-- START --
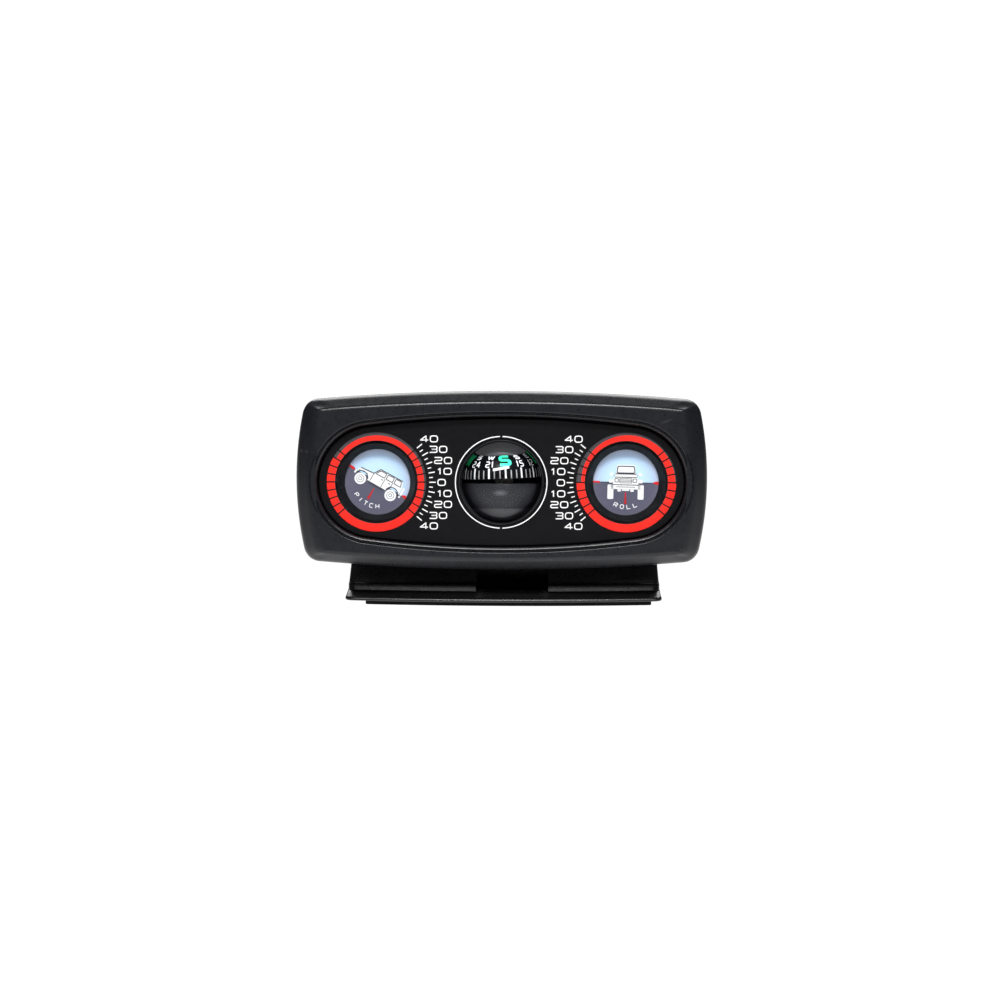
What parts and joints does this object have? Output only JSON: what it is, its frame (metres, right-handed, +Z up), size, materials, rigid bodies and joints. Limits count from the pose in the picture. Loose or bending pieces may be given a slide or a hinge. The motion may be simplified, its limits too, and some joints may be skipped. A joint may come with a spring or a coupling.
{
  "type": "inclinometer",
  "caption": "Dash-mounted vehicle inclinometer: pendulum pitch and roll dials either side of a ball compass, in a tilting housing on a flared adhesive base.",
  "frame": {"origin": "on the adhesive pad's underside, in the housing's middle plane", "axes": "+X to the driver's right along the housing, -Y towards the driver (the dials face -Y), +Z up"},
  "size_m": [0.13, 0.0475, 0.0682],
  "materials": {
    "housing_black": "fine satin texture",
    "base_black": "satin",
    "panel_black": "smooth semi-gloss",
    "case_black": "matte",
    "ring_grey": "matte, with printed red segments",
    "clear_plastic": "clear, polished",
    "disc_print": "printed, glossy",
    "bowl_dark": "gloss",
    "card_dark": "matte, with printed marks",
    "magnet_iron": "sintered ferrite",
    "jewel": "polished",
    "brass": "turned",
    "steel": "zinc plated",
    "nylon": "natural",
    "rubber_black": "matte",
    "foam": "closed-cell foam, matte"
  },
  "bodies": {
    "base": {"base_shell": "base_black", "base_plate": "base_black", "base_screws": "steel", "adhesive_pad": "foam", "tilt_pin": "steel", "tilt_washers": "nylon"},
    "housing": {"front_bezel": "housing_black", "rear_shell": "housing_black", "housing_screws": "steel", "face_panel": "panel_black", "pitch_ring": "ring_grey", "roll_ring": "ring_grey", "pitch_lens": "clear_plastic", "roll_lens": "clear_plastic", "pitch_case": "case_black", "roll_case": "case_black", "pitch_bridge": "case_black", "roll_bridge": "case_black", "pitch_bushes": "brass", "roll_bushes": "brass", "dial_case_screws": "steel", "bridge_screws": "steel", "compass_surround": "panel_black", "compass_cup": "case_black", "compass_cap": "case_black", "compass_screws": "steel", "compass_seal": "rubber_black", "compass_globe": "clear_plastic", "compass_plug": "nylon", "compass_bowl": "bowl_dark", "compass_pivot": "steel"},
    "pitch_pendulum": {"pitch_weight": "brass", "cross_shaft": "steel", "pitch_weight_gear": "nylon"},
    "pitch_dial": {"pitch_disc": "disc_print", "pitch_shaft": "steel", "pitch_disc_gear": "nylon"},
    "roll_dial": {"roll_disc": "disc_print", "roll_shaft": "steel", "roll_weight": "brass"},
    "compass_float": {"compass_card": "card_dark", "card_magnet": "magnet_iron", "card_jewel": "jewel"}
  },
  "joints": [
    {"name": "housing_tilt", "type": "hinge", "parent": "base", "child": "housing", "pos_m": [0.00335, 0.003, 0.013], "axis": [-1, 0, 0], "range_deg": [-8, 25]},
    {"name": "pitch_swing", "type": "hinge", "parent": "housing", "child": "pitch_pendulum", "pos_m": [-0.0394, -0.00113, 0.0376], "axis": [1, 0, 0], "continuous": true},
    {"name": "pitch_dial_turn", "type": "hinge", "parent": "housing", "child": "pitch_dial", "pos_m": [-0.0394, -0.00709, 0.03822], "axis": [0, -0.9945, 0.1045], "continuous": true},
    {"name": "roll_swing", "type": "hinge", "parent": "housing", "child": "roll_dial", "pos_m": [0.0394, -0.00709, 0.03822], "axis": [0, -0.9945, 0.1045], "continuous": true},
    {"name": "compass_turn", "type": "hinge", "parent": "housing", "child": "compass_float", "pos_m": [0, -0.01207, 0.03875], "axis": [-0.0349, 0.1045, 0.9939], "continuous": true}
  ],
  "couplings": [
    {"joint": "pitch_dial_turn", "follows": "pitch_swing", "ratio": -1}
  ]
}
-- END --
## THE PROBLEM
Using the data above, return each line exactly as written.

## WRITTEN RESPONSE
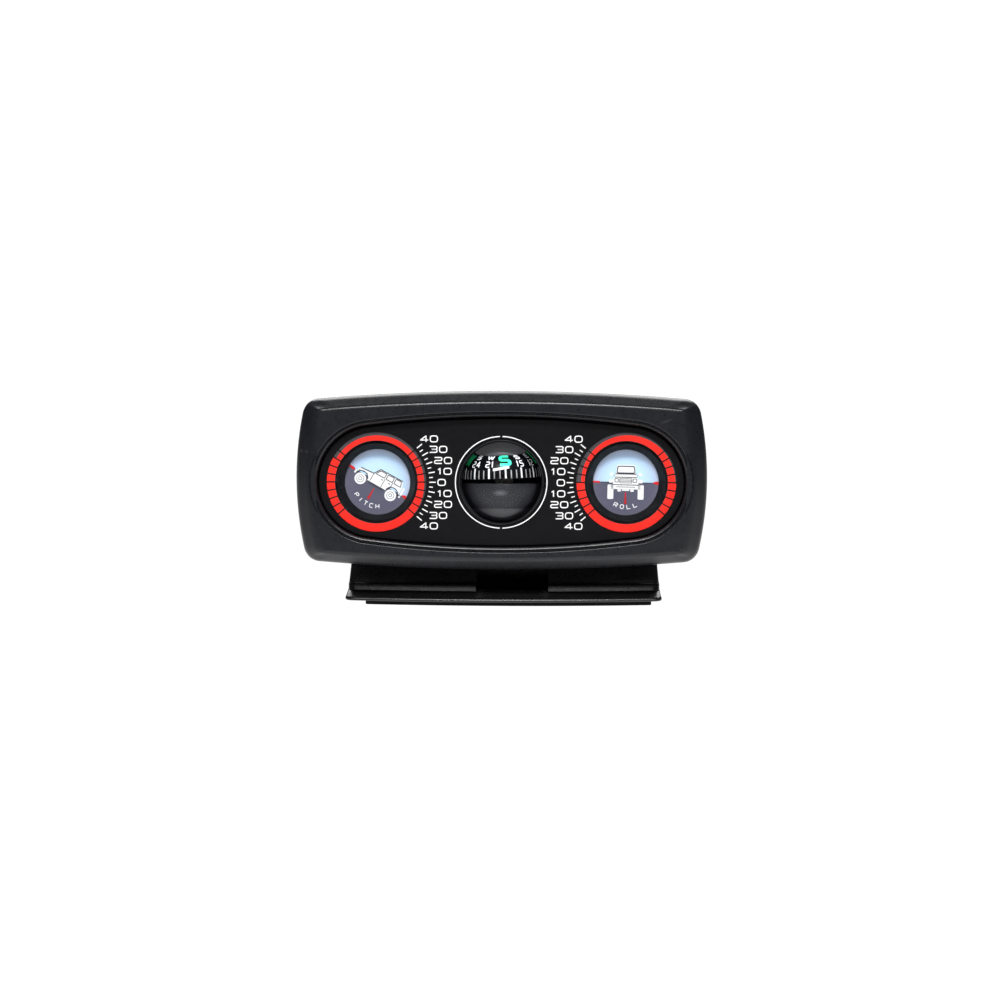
What parts and joints does this object have? Output only JSON: what it is, its frame (metres, right-handed, +Z up), size, materials, rigid bodies and joints. Limits count from the pose in the picture. Loose or bending pieces may be given a slide or a hinge. The motion may be simplified, its limits too, and some joints may be skipped. A joint may come with a spring or a coupling.
{
  "type": "inclinometer",
  "caption": "Dash-mounted vehicle inclinometer: pendulum pitch and roll dials either side of a ball compass, in a tilting housing on a flared adhesive base.",
  "frame": {"origin": "on the adhesive pad's underside, in the housing's middle plane", "axes": "+X to the driver's right along the housing, -Y towards the driver (the dials face -Y), +Z up"},
  "size_m": [0.13, 0.0475, 0.0682],
  "materials": {
    "housing_black": "fine satin texture",
    "base_black": "satin",
    "panel_black": "smooth semi-gloss",
    "case_black": "matte",
    "ring_grey": "matte, with printed red segments",
    "clear_plastic": "clear, polished",
    "disc_print": "printed, glossy",
    "bowl_dark": "gloss",
    "card_dark": "matte, with printed marks",
    "magnet_iron": "sintered ferrite",
    "jewel": "polished",
    "brass": "turned",
    "steel": "zinc plated",
    "nylon": "natural",
    "rubber_black": "matte",
    "foam": "closed-cell foam, matte"
  },
  "bodies": {
    "base": {"base_shell": "base_black", "base_plate": "base_black", "base_screws": "steel", "adhesive_pad": "foam", "tilt_pin": "steel", "tilt_washers": "nylon"},
    "housing": {"front_bezel": "housing_black", "rear_shell": "housing_black", "housing_screws": "steel", "face_panel": "panel_black", "pitch_ring": "ring_grey", "roll_ring": "ring_grey", "pitch_lens": "clear_plastic", "roll_lens": "clear_plastic", "pitch_case": "case_black", "roll_case": "case_black", "pitch_bridge": "case_black", "roll_bridge": "case_black", "pitch_bushes": "brass", "roll_bushes": "brass", "dial_case_screws": "steel", "bridge_screws": "steel", "compass_surround": "panel_black", "compass_cup": "case_black", "compass_cap": "case_black", "compass_screws": "steel", "compass_seal": "rubber_black", "compass_globe": "clear_plastic", "compass_plug": "nylon", "compass_bowl": "bowl_dark", "compass_pivot": "steel"},
    "pitch_pendulum": {"pitch_weight": "brass", "cross_shaft": "steel", "pitch_weight_gear": "nylon"},
    "pitch_dial": {"pitch_disc": "disc_print", "pitch_shaft": "steel", "pitch_disc_gear": "nylon"},
    "roll_dial": {"roll_disc": "disc_print", "roll_shaft": "steel", "roll_weight": "brass"},
    "compass_float": {"compass_card": "card_dark", "card_magnet": "magnet_iron", "card_jewel": "jewel"}
  },
  "joints": [
    {"name": "housing_tilt", "type": "hinge", "parent": "base", "child": "housing", "pos_m": [0.00335, 0.003, 0.013], "axis": [-1, 0, 0], "range_deg": [-8, 25]},
    {"name": "pitch_swing", "type": "hinge", "parent": "housing", "child": "pitch_pendulum", "pos_m": [-0.0394, -0.00113, 0.0376], "axis": [1, 0, 0], "continuous": true},
    {"name": "pitch_dial_turn", "type": "hinge", "parent": "housing", "child": "pitch_dial", "pos_m": [-0.0394, -0.00709, 0.03822], "axis": [0, -0.9945, 0.1045], "continuous": true},
    {"name": "roll_swing", "type": "hinge", "parent": "housing", "child": "roll_dial", "pos_m": [0.0394, -0.00709, 0.03822], "axis": [0, -0.9945, 0.1045], "continuous": true},
    {"name": "compass_turn", "type": "hinge", "parent": "housing", "child": "compass_float", "pos_m": [0, -0.01207, 0.03875], "axis": [-0.0349, 0.1045, 0.9939], "continuous": true}
  ],
  "couplings": [
    {"joint": "pitch_dial_turn", "follows": "pitch_swing", "ratio": -1}
  ]
}